The Bernanke/Yellen Supply Shift
We have a joke at PitchBook that we should thank Bernanke for Uber. What we mean by that is that as a result of the zero interest rate environment, a large group of investors (mutual funds, hedge funds, private equity, multinational corporations, etc.) starved for returns plowed money into the unicorn era extremely attractive venture market. Looking at the data, this begins to have a significant impact starting in 2014. It was this movement of non-traditional investors (aka venture tourists) into the venture market that caused what we call the Bernanke supply shift (SB).
This pushed the equilibrium return rate way below the long run rate and dramatically increased the quantity of capital invested from Qlto QB. Worth noting the RB was perceived at the time to still be a good return considering other asset returns at the time. Looking at the actual data, this is seen in the increase from $44 billion in U.S. venture investments in 2013 to $77 billion in 2015. The result of all the new capital flowing into venture was that a lot of companies that wouldn’t traditionally have made the investment cut did, and were able to raise more capital at higher valuations than ever before. This will likely show in the data over the next few years but anecdotally it has been an undercurrent from VC ‘old-timers’ for the last 18 months or so.
PANICK… errr 2016 Supply Shock
This takes us up to basically last fall. In September the market wobbled, public tech took a bit of a hit and everyone grabbed the table like you do when you think you might have just felt an earthquake. This primed the venture market and had people on edge, so when the public markets correction hit tech and biotech over the last few weeks investors slammed on the brakes. This is known as a supply shock in economics and though it has been only a matter of days since this started, we are looking at this currently as a short-term supply shock.
The effects of a supply shock are that our supply of capital suddenly moves very far left (SS16) as investors suddenly and dramatically raise the return rate threshold (RS16) for making a new investment. Basically we enter into an environment where only the best of the best get funded. Everyone else gets coached on burn rates, unit economics and what a ratchet means.
So what does the future hold?
With the multiple supply and demand shifts, the venture market retrospectively clearly moved to a fragile spot where at the first sign of a wobble everyone was headed for the exit doors. However, if you look back at the root drivers of the shifts they likely still exist (rapid innovation, new technologies, low interest rates, etc.). Did investors maybe misperceive the demand shift and think it had moved further than it did? Probably. Did non-traditional investors think their venture investments were going to generate a higher rate of return with less risk then they will?

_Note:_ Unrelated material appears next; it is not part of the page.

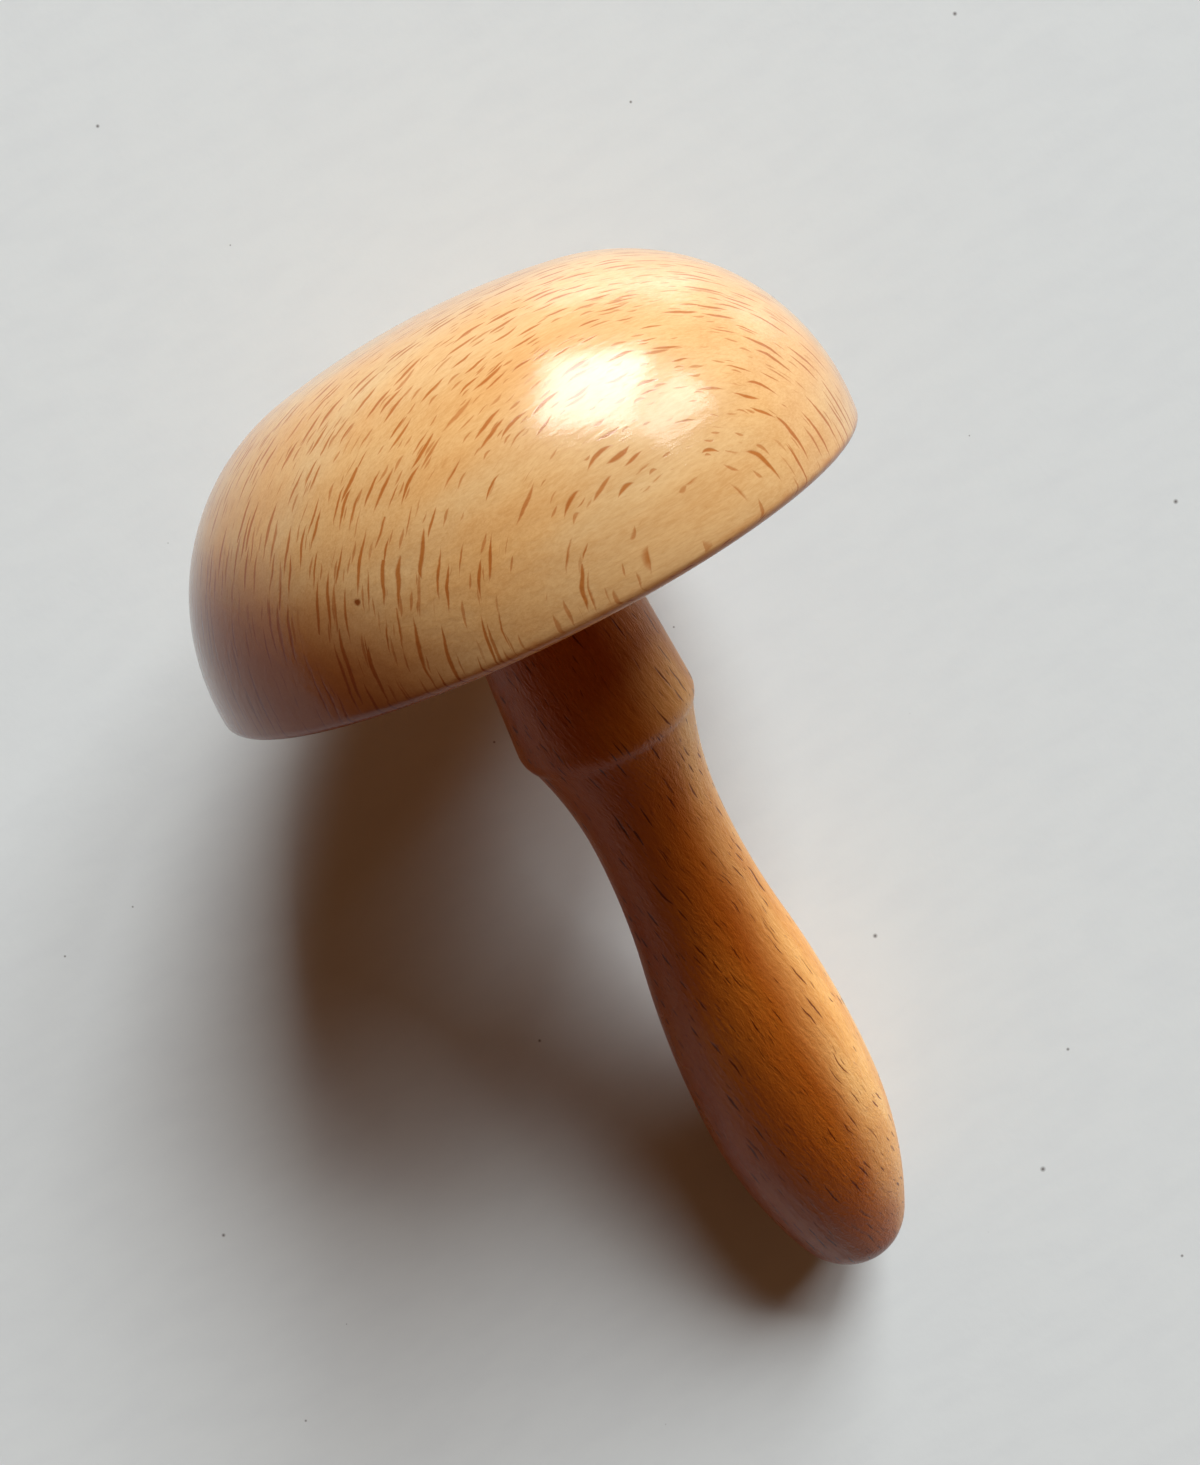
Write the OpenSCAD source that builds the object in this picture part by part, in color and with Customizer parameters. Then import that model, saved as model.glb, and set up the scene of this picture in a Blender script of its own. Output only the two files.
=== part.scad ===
// Darning mushroom, turned in beech.
// A domed cap holds a sock or sleeve taut from inside while the hole in it is darned.
// A waisted handle with a collar is glued by its tenon into a blind bore in the cap.
// The object lies on its side, as it does when it is put down: the rim of the cap and
// the swell of the grip touch the table, and the table is the plane z = 0.
// All sizes are in millimetres.

/* [Cap] */
// Diameter of the cap at its rim
cap_d = 70; // [60:1:80]
// Height of the cap, from its flat underside to the crown
cap_h = 26.5; // [22:0.5:30]
// Radius of the shallow arc over the crown
crown_r = 82; // [70:1:110]
// Rounding of the rim, where the side meets the underside
rim_r = 1; // [0.5:0.1:2]

/* [Joint] */
// Diameter of the blind bore in the underside of the cap
bore_d = 12; // [9:0.5:14]
// Depth of the blind bore
bore_depth = 15; // [10:0.5:17]
// Glue space all round the tenon
glue_gap = 0.1; // [0.05:0.05:0.3]
// Glue space between the end of the tenon and the bottom of the bore
end_gap = 1; // [0.5:0.25:3]
// Chamfer on the end of the tenon
tenon_chamfer = 1; // [0.5:0.25:2]

/* [Collar] */
// Diameter of the neck, where its shoulder seats on the cap
neck_d = 17.4; // [15.6:0.2:19]
// Diameter over the crest of the collar
collar_d = 20.6; // [19:0.2:23]
// Distance of the crest below the cap
collar_at = 18.8; // [17:0.2:22]
// Rounding radius of the crest
crest_r = 3.2; // [2.4:0.2:4]
// Length of the rounding below the crest, down to the crease
crease_drop = 2.1; // [1.5:0.1:2.3]

/* [Grip] */
// Smallest diameter of the handle, at the waist
waist_d = 15.2; // [12:0.2:16.8]
// Distance of the waist below the cap
waist_at = 33.5; // [30:0.5:40]
// Distance below the cap at which the hollow turns into the swell
turn_at = 49.5; // [44:0.5:56]
// Largest diameter of the grip
grip_d = 21.8; // [18:0.2:24]
// Distance of the largest diameter below the cap
grip_at = 72.5; // [64:0.5:76]
// Radius of the rounded end
tail_r = 7.8; // [5:0.2:9]
// Length of the handle below the cap
handle_l = 99; // [88:1:104]

/* [Hidden] */
$fn = 180;
// Largest angle between two points of an outline's arc
arc_step = 2;
// How far a cut runs past the face that it starts from
cut_over = 1;

cap_r = cap_d / 2;
neck_r = neck_d / 2;
collar_r = collar_d / 2;
waist_r = waist_d / 2;
grip_r = grip_d / 2;
tenon_r = bore_d / 2 - glue_gap;
tenon_l = bore_depth - end_gap;

// Outlines are lists of [radius, height]. The underside of the cap is at height 0,
// the crown is above it and the handle below it. Angles are in degrees, counted
// from the outward direction towards the crown.

// Points on an arc round a centre, the last one included and the first one left out
function arc(centre, r, from, to) =
    let (n = ceil(abs(to - from) / arc_step))
    [for (i = [1:n]) let (a = from + (to - from) * i / n) centre + r * [cos(a), sin(a)]];

// Length and direction of a vector in the outline's plane
function long(v) = sqrt(v.x * v.x + v.y * v.y);
function heading(v) = atan2(v.y, v.x);

// The side of the cap is one arc, square to the underside at the rim and tangent
// to the arc over the crown
crown_c = [0, cap_h - crown_r];
crown_drop = rim_r - crown_c.y;
side_r = (crown_r * crown_r - cap_r * cap_r - crown_drop * crown_drop) / (2 * (crown_r - cap_r));
side_c = [cap_r - side_r, rim_r];
rim_c = [cap_r - rim_r, rim_r];
side_end = heading(side_c - crown_c);

cap_outline = concat(
    [[0, 0], [rim_c.x, 0]],
    arc(rim_c, rim_r, -90, 0),
    arc(side_c, side_r, 0, side_end),
    arc(crown_c, crown_r, side_end, 90)
);

// The neck is a cone that runs tangent into the rounded crest of the collar
crest_c = [collar_r - crest_r, -collar_at];
neck_seat = [neck_r, 0];
crest_from = heading(neck_seat - crest_c) - acos(crest_r / long(neck_seat - crest_c));
crest_to = -asin(crease_drop / crest_r);
crease = crest_c + crest_r * [cos(crest_to), sin(crest_to)];

// The waist falls from the crease in one hollow arc that is level at the waist
waist = [waist_r, -waist_at];
cove_h = crease.y - waist.y;
cove_r = (cove_h * cove_h + pow(crease.x - waist.x, 2)) / (2 * (crease.x - waist.x));
cove_c = waist + [cove_r, 0];

// A hollow arc and a swelling arc, tangent where they turn, join the waist to the grip
grip = [grip_r, -grip_at];
swell_h = waist.y - grip.y;
swell_out = grip.x - waist.x;
both_r = (swell_h * swell_h + swell_out * swell_out) / (2 * swell_out);
hollow_r = both_r * (turn_at - waist_at) / (grip_at - waist_at);
swell_r = both_r - hollow_r;
turn_angle = asin(swell_h / both_r);
hollow_c = waist + [hollow_r, 0];
swell_c = grip - [swell_r, 0];

// Below the grip the outline closes in on a ball at the end
tail_c = [0, tail_r - handle_l];
tail_h = grip.y - tail_c.y;
close_r = (tail_h * tail_h + grip_r * grip_r - tail_r * tail_r) / (2 * (grip_r - tail_r));
close_c = grip - [close_r, 0];
tail_from = -asin(tail_h / (close_r - tail_r));

handle_outline = concat(
    [[0, tenon_l], [tenon_r - tenon_chamfer, tenon_l], [tenon_r, tenon_l - tenon_chamfer]],
    [[tenon_r, 0], neck_seat, crest_c + crest_r * [cos(crest_from), sin(crest_from)]],
    arc(crest_c, crest_r, crest_from, crest_to),
    arc(cove_c, cove_r, heading(crease - cove_c), 180),
    arc(hollow_c, hollow_r, 180, 180 + turn_angle),
    arc(swell_c, swell_r, turn_angle, 0),
    arc(close_c, close_r, 0, tail_from),
    arc(tail_c, tail_r, tail_from, -90)
);

// How far the axis leans when the table touches both the rim and a round stretch
// of the grip, given by its centre and radius
function lean_on(c, r) =
    heading([rim_c.y - c.y, rim_c.x - c.x]) - asin((r - rim_r) / long(rim_c - c));

lean_on_swell = lean_on(close_c, close_r);
lean = lean_on_swell <= -tail_from ? lean_on_swell : lean_on(tail_c, tail_r);

// How far an outline reaches in one direction of its plane
function reach(outline, direction) = max([for (p = outline) p * direction]);

axis_height = reach(cap_outline, [cos(lean), -sin(lean)]);
crown_reach = reach(cap_outline, [sin(lean), cos(lean)]);
tail_reach = reach(handle_outline, [sin(lean), -cos(lean)]);

// Lays a turned piece down, with the middle of the whole object over the origin
module laid() {
    translate([(crown_reach - tail_reach) / 2, 0, axis_height])
        rotate([0, lean - 90, 0])
            children();
}

module turned(outline) {
    rotate_extrude()
        polygon(outline);
}

module cap() {
    color([0.86, 0.66, 0.40])
        laid()
            difference() {
                turned(cap_outline);
                translate([0, 0, -cut_over])
                    cylinder(d = bore_d, h = bore_depth + cut_over);
            }
}

module handle() {
    color([0.66, 0.38, 0.19])
        laid()
            turned(handle_outline);
}

cap();
handle();
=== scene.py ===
import math

import bpy
from mathutils import Matrix, Vector


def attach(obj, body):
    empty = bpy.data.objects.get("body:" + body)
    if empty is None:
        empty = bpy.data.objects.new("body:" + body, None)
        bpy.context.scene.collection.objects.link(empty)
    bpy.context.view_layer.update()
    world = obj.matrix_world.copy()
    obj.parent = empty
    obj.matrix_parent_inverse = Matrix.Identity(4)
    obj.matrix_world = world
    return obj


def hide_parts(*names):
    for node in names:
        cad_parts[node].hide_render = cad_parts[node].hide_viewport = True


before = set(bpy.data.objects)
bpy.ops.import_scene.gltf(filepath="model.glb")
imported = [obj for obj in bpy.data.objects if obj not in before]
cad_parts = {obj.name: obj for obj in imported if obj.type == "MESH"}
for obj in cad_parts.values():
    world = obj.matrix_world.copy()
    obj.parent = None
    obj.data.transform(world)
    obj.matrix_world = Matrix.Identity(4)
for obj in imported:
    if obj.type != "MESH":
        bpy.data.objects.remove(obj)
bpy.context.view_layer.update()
print("frame loaded:", ", ".join(sorted(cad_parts)))

# A darning mushroom turned in beech, lying on its rim and on the swell of its grip.
# Everything is in metres. Outlines are [radius, height] from the cap's underside, crown up.

capSizes = {
    "diameter": 0.070,
    "height": 0.0265,
    "crownRadius": 0.082,
    "rimRadius": 0.001,
    "boreDiameter": 0.012,
    "boreDepth": 0.015,
    "facetsAround": 320,
    "pointSpacing": 0.0005,
}

handleSizes = {
    "glueGap": 0.0001,
    "endGap": 0.001,
    "tenonChamfer": 0.001,
    "neckDiameter": 0.0174,
    "collarDiameter": 0.0206,
    "collarAt": 0.0188,
    "crestRadius": 0.0032,
    "creaseDrop": 0.0021,
    "waistDiameter": 0.0152,
    "waistAt": 0.0335,
    "turnAt": 0.0495,
    "gripDiameter": 0.0218,
    "gripAt": 0.0725,
    "tailRadius": 0.0078,
    "length": 0.099,
    "facetsAround": 240,
    "pointSpacing": 0.0005,
}


# outlines of the two turnings
def corner(label, radius, height):
    return {"label": label, "centre": (radius, height), "radius": 0.0, "start": 0.0, "end": 0.0}


def arc(label, centre, radius, start, end):
    return {"label": label, "centre": centre, "radius": radius, "start": start, "end": end}


def heading(run, rise):
    return math.atan2(rise, run)


def capOutline(sizes):
    capRadius, rimRadius, crownRadius = sizes["diameter"] / 2, sizes["rimRadius"], sizes["crownRadius"]
    crownCentre = sizes["height"] - crownRadius
    crownDrop = rimRadius - crownCentre
    sideRadius = (crownRadius ** 2 - capRadius ** 2 - crownDrop ** 2) / (2 * (crownRadius - capRadius))
    sideCentre = capRadius - sideRadius
    sideEnd = heading(sideCentre, rimRadius - crownCentre)
    boreRadius, boreDepth = sizes["boreDiameter"] / 2, sizes["boreDepth"]
    return [
        corner("bore centre", 0.0, boreDepth),
        corner("bore corner", boreRadius, boreDepth),
        corner("bore mouth", boreRadius, 0.0),
        arc("rim", (capRadius - rimRadius, rimRadius), rimRadius, -math.pi / 2, 0.0),
        arc("side", (sideCentre, rimRadius), sideRadius, 0.0, sideEnd),
        arc("crown", (0.0, crownCentre), crownRadius, sideEnd, math.pi / 2),
    ]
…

Probably.
We expect over the short term for the supply curve to stay left and the demand curve to also likely shift down. Looking further out (12 to 18 months), we still believe a lot of positive tailwinds will exist and that a new level of investment will get set beyond the previous long-term equilibrium closer to our unicorn era equilibrium as the aforementioned forces support more demand and supply of venture investment.
So there you have it according to a macro economic supply and demand model—it’s simply a short-term supply shock following a shift in demand and two shifts in supply.